Gitweb:     
http://git.kernel.org/git/?p=linux/kernel/git/torvalds/linux-2.6.git;a=commit;h=0eea10301708c64a6b793894c156e21ddd15eb64
Commit:     0eea10301708c64a6b793894c156e21ddd15eb64
Parent:     66e1707bc34609f626e2e7b4fe7e454c9748bad5
Author:     Balbir Singh <[EMAIL PROTECTED]>
AuthorDate: Thu Feb 7 00:13:57 2008 -0800
Committer:  Linus Torvalds <[EMAIL PROTECTED]>
CommitDate: Thu Feb 7 08:42:18 2008 -0800

    Memory controller improve user interface
    
    Change the interface to use bytes instead of pages.  Page sizes can vary
    across platforms and configurations.  A new strategy routine has been added
    to the resource counters infrastructure to format the data as desired.
    
    Suggested by David Rientjes, Andrew Morton and Herbert Poetzl
    
    Tested on a UML setup with the config for memory control enabled.
    
    [EMAIL PROTECTED]: possible race fix in res_counter]
    Signed-off-by: Balbir Singh <[EMAIL PROTECTED]>
    Signed-off-by: Pavel Emelianov <[EMAIL PROTECTED]>
    Cc: Paul Menage <[EMAIL PROTECTED]>
    Cc: Peter Zijlstra <[EMAIL PROTECTED]>
    Cc: "Eric W. Biederman" <[EMAIL PROTECTED]>
    Cc: Nick Piggin <[EMAIL PROTECTED]>
    Cc: Kirill Korotaev <[EMAIL PROTECTED]>
    Cc: Herbert Poetzl <[EMAIL PROTECTED]>
    Cc: David Rientjes <[EMAIL PROTECTED]>
    Cc: Vaidyanathan Srinivasan <[EMAIL PROTECTED]>
    Signed-off-by: KAMEZAWA Hiroyuki <[EMAIL PROTECTED]>
    Signed-off-by: Andrew Morton <[EMAIL PROTECTED]>
    Signed-off-by: Linus Torvalds <[EMAIL PROTECTED]>
---
 Documentation/controllers/memory.txt |   29 ++++++++++++++++++++++----
 include/linux/res_counter.h          |   12 ++++++----
 kernel/res_counter.c                 |   36 +++++++++++++++++++++++----------
 mm/memcontrol.c                      |   35 +++++++++++++++++++++++---------
 4 files changed, 81 insertions(+), 31 deletions(-)

diff --git a/Documentation/controllers/memory.txt 
b/Documentation/controllers/memory.txt
index 7e27baa..61df8f8 100644
--- a/Documentation/controllers/memory.txt
+++ b/Documentation/controllers/memory.txt
@@ -165,11 +165,30 @@ c.

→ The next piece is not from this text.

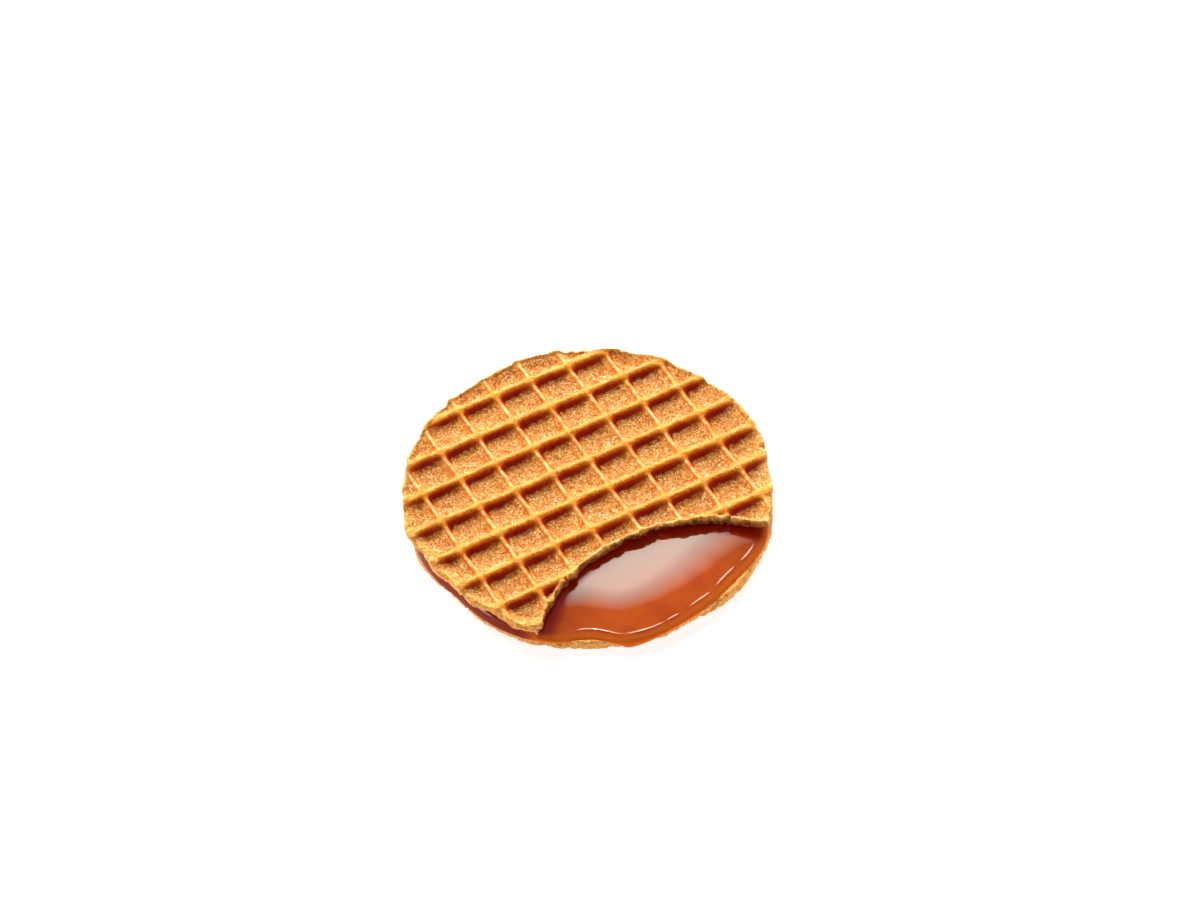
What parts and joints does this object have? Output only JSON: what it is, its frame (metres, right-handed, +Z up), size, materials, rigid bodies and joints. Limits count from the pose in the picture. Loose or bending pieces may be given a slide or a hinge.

Enable CONFIG_CGROUP_MEM_CONT
 
 Since now we're in the 0 cgroup,
 We can alter the memory limit:
-# echo -n 6000 > /cgroups/0/memory.limit
+# echo -n 4M > /cgroups/0/memory.limit_in_bytes
+
+NOTE: We can use a suffix (k, K, m, M, g or G) to indicate values in kilo,
+mega or gigabytes.
+
+# cat /cgroups/0/memory.limit_in_bytes
+4194304 Bytes
+
+NOTE: The interface has now changed to display the usage in bytes
+instead of pages
 
 We can check the usage:
-# cat /cgroups/0/memory.usage
-25
+# cat /cgroups/0/memory.usage_in_bytes
+1216512 Bytes
+
+A successful write to this file does not guarantee a successful set of
+this limit to the value written into the file.  This can be due to a
+number of factors, such as rounding up to page boundaries or the total
+availability of memory on the system.  The user is required to re-read
+this file after a write to guarantee the value committed by the kernel.
+
+# echo -n 1 > memory.limit_in_bytes
+# cat memory.limit_in_bytes
+4096 Bytes
 
 The memory.failcnt field gives the number of times that the cgroup limit was
 exceeded.
@@ -206,8 +225,8 @@ cgroup might have some charge associated with it, even 
though all
 tasks have migrated away from it. If some pages are still left, after following
 the steps listed in sections 4.1 and 4.2, check the Swap Cache usage in
 /proc/meminfo to see if the Swap Cache usage is showing up in the
-cgroups memory.usage counter. A simple test of swapoff -a and swapon -a
-should free any pending Swap Cache usage.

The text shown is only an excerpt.